*Problem statement*
Determine how many lines in these records hold "bends". Only the number is wanted.
** Start Provided data **
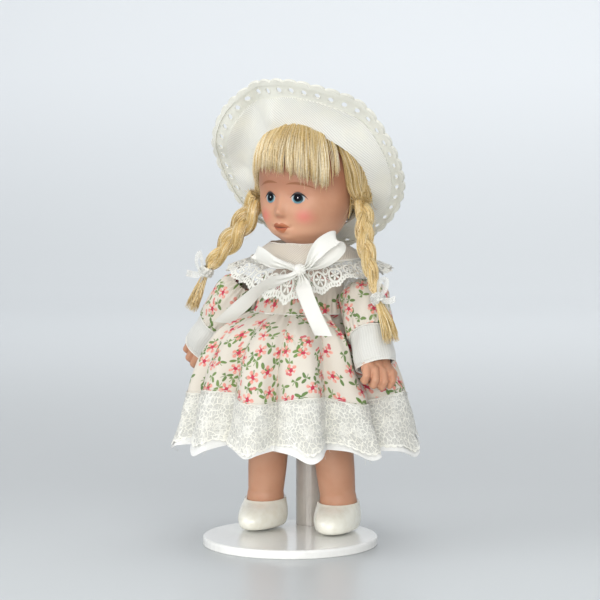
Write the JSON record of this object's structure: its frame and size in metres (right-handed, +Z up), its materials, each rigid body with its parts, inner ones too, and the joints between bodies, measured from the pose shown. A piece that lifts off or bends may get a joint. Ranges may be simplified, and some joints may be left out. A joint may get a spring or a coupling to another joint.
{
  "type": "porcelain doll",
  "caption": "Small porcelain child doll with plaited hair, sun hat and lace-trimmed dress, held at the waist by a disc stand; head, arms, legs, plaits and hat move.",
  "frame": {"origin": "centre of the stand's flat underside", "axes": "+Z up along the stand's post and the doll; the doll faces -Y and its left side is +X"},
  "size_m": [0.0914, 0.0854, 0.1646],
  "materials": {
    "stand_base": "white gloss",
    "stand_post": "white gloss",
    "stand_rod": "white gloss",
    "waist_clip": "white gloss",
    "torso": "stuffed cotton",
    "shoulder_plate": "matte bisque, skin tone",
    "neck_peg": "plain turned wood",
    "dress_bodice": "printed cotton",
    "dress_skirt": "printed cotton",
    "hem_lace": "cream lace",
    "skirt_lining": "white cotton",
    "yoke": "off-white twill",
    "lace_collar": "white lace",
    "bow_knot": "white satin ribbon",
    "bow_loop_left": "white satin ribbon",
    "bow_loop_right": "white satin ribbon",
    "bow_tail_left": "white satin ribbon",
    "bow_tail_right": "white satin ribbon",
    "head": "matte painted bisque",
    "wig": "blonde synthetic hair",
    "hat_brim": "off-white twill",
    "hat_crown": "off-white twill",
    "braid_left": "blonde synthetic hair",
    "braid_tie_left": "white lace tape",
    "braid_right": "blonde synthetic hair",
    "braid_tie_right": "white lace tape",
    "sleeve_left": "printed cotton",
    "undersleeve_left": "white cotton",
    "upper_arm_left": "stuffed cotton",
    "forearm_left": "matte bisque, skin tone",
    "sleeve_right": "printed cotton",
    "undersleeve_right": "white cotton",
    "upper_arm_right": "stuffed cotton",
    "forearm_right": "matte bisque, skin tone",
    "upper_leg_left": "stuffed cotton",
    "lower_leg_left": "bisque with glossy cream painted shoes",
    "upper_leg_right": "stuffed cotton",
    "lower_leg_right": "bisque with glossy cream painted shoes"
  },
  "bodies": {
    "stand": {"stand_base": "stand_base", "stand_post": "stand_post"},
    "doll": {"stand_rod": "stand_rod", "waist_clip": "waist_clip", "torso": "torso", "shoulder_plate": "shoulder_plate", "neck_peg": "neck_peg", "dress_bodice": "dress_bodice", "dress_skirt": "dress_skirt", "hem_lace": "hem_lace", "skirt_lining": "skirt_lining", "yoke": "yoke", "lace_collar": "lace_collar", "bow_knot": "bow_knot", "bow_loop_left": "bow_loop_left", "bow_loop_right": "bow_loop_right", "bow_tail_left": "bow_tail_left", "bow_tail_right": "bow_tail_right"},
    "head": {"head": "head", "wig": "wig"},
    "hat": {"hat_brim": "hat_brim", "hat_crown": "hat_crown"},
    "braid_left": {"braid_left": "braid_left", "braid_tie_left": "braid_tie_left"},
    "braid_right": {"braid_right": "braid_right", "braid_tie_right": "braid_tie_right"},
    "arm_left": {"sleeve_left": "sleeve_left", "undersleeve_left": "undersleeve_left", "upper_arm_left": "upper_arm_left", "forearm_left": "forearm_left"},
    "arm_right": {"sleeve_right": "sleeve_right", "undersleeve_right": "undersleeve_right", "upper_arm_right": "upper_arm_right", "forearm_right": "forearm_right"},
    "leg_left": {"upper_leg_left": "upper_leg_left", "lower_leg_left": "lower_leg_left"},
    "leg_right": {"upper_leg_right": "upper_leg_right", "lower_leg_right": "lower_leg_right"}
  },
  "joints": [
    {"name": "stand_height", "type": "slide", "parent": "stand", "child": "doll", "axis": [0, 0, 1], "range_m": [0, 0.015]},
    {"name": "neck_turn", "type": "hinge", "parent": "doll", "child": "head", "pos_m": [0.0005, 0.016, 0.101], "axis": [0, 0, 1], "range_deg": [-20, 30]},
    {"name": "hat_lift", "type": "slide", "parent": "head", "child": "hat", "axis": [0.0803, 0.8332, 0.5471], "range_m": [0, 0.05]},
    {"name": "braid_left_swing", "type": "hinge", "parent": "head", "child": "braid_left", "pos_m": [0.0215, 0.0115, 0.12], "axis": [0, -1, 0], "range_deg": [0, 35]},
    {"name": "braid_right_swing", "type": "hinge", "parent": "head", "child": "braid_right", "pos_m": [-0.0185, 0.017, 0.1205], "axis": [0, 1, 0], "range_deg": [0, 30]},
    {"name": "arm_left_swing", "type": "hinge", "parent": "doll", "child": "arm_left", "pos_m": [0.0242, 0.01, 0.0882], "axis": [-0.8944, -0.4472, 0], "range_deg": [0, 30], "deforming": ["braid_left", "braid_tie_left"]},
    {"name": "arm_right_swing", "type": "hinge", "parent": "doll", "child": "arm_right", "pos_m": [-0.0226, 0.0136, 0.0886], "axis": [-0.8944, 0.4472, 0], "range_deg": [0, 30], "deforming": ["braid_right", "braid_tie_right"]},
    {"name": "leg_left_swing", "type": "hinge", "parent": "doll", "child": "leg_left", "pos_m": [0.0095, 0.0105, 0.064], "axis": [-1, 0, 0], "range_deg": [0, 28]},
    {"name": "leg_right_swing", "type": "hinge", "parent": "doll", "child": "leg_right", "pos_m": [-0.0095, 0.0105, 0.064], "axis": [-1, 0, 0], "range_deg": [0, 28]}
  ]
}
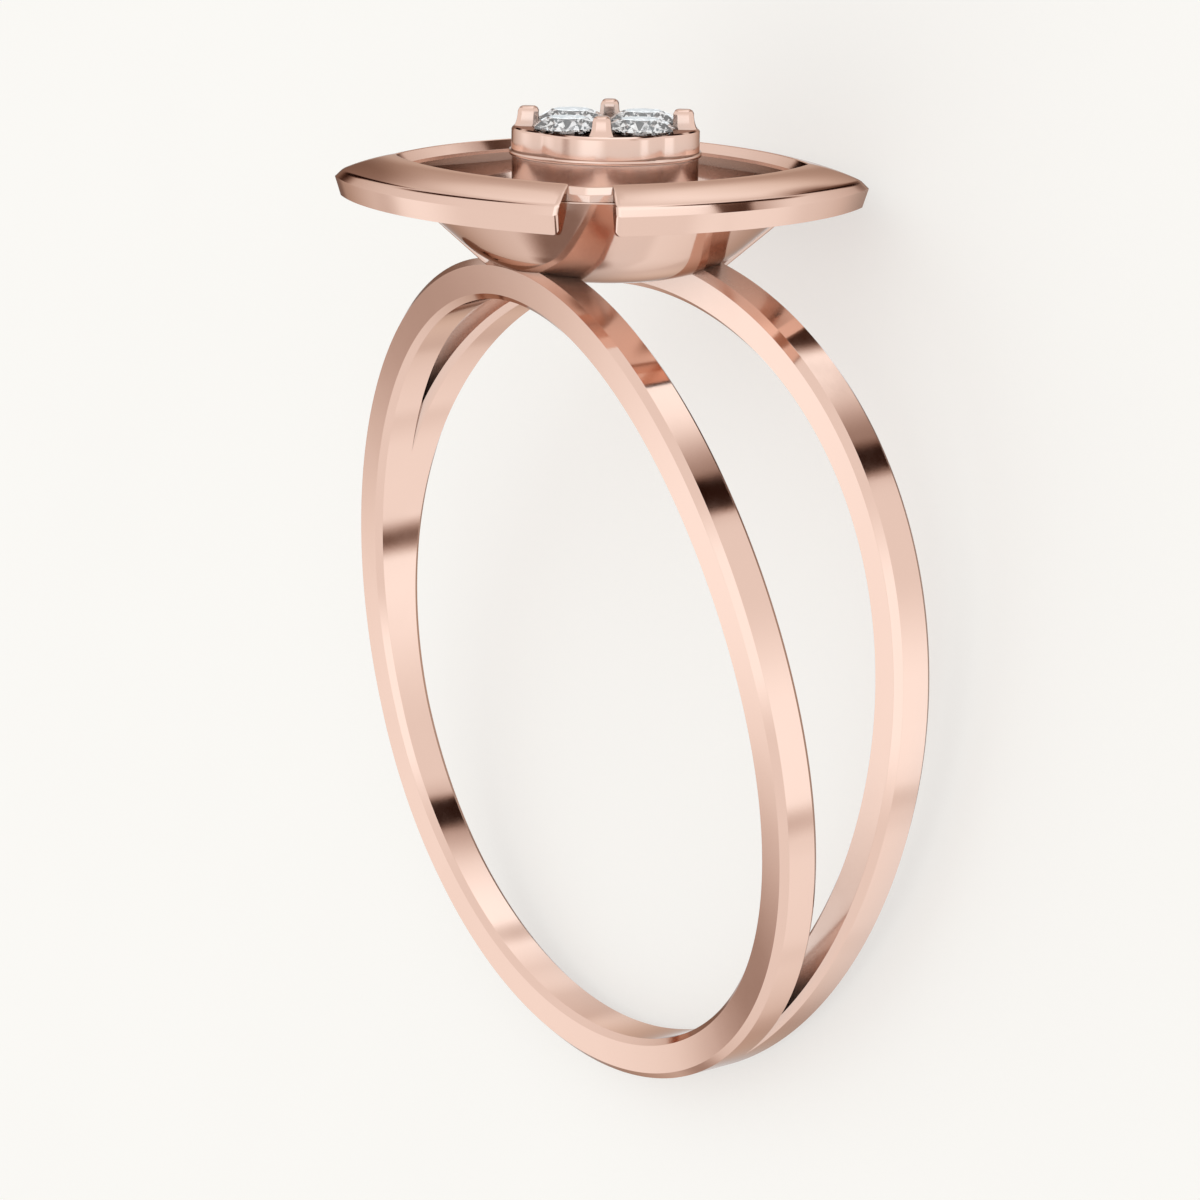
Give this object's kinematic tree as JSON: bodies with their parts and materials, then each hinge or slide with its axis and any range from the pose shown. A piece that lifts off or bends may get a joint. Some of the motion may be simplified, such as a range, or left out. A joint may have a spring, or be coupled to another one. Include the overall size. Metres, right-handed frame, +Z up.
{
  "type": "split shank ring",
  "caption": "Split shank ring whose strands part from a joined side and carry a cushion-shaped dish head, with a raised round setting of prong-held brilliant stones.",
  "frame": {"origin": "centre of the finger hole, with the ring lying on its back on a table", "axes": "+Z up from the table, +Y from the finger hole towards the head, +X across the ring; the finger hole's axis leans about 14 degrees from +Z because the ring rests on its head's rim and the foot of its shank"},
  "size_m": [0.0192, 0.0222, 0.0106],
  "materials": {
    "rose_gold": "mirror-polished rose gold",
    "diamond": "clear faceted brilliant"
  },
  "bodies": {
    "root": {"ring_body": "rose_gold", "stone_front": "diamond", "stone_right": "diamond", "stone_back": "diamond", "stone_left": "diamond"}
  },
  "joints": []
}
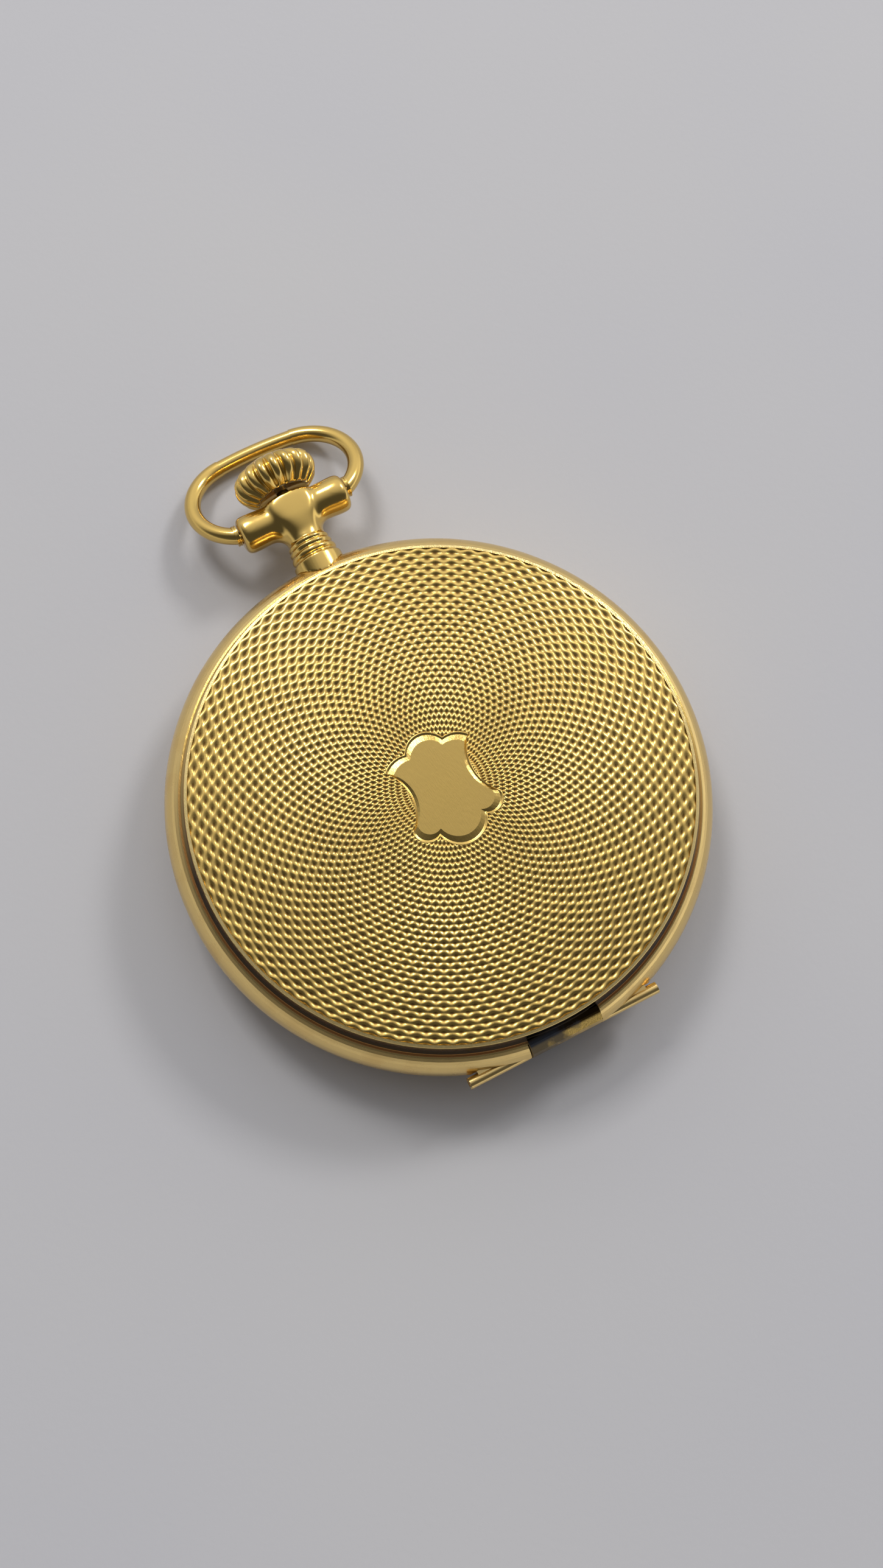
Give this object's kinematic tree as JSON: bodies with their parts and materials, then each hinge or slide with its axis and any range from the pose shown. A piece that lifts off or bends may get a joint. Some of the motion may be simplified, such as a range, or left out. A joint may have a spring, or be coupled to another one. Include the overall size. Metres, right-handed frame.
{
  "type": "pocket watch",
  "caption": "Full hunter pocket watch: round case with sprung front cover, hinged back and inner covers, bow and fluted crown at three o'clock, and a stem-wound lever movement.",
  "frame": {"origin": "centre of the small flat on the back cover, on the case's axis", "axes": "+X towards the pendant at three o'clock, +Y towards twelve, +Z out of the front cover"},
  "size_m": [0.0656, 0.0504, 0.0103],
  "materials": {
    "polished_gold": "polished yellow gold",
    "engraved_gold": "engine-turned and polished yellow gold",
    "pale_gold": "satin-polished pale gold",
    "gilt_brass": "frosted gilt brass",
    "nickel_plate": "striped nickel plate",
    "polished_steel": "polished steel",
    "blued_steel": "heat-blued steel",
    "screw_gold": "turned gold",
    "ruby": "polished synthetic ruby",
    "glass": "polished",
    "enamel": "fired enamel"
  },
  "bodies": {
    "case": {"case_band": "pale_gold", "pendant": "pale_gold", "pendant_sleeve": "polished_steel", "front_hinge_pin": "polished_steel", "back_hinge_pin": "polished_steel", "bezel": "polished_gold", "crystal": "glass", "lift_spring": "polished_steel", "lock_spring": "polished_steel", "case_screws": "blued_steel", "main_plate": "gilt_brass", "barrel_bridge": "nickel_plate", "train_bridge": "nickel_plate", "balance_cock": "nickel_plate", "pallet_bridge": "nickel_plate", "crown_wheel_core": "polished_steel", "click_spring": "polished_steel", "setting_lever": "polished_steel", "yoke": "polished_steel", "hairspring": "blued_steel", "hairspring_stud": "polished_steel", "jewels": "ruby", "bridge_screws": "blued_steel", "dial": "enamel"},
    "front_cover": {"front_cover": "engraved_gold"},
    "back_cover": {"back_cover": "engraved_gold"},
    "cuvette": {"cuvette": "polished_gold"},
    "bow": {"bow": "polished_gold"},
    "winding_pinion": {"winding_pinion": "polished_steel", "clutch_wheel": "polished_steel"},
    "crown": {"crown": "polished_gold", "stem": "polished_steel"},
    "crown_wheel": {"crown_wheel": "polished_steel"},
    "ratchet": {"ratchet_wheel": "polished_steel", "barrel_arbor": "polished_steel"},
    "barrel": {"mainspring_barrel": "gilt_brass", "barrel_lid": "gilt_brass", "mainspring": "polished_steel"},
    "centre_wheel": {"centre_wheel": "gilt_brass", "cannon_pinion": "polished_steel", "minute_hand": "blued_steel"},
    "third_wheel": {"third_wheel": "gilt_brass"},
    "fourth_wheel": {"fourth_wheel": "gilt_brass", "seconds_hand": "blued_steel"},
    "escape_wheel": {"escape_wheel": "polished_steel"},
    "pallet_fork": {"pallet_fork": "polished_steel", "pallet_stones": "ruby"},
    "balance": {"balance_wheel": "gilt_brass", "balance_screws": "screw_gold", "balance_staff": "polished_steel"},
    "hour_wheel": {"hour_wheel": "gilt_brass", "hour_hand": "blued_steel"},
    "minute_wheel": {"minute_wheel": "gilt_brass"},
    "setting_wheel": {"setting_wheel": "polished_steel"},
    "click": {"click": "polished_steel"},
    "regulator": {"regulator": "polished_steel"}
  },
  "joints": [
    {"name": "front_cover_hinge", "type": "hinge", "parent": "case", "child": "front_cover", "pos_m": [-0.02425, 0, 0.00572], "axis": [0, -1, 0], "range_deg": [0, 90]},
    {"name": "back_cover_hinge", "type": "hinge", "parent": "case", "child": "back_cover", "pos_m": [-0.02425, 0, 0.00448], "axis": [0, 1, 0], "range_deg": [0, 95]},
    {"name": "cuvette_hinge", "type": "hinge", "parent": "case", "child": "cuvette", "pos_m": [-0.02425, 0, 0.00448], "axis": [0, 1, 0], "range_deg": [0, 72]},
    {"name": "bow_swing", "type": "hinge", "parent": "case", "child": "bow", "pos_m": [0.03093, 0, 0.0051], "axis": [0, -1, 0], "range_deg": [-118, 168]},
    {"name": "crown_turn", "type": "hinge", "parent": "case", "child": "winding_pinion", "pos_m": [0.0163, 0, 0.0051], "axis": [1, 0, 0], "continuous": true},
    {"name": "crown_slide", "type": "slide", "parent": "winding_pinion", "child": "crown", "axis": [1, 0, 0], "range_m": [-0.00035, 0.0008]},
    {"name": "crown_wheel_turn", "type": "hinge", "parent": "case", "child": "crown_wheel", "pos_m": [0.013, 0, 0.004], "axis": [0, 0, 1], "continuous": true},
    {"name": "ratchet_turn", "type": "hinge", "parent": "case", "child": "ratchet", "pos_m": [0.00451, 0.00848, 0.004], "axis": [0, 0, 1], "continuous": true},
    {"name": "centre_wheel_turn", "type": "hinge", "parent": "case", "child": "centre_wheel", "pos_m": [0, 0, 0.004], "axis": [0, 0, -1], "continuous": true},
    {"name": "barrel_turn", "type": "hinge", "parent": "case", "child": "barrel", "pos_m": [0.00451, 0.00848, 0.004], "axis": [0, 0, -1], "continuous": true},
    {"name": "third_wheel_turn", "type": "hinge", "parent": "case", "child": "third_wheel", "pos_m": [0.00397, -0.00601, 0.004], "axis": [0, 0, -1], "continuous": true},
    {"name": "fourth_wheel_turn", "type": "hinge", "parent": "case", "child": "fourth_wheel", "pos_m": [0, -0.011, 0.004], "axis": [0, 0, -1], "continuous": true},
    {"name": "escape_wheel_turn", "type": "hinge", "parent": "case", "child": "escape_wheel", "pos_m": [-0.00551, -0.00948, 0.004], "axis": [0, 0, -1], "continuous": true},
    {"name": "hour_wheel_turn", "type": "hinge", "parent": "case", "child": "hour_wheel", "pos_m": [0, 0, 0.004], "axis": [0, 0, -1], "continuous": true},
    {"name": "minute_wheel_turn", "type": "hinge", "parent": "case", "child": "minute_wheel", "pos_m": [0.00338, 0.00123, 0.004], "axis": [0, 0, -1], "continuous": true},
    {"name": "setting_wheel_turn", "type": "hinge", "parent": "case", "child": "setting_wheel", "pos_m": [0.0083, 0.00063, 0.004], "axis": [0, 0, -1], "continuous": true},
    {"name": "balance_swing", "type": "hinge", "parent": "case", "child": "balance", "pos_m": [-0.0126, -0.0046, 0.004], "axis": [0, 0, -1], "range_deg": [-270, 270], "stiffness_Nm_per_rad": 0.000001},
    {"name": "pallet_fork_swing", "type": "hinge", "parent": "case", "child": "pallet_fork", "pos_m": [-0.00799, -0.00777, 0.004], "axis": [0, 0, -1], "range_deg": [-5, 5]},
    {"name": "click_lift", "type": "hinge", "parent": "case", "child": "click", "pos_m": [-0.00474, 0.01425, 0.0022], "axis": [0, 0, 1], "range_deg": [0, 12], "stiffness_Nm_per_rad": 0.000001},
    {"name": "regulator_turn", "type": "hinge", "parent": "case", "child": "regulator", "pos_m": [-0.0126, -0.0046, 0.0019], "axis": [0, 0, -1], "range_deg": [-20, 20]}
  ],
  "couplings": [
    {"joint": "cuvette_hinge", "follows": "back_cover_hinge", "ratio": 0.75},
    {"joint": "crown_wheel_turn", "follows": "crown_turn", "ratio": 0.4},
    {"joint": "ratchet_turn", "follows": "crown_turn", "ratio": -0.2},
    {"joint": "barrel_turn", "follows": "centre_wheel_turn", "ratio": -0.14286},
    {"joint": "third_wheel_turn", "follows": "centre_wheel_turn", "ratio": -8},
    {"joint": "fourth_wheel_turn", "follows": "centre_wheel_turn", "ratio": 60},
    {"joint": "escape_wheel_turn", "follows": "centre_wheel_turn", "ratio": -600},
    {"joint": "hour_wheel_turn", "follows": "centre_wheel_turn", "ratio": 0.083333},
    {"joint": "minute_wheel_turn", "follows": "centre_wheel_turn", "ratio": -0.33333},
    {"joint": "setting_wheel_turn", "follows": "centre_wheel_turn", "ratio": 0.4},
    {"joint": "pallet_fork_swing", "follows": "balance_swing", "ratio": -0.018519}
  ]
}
** End Provided data **
*In response*
3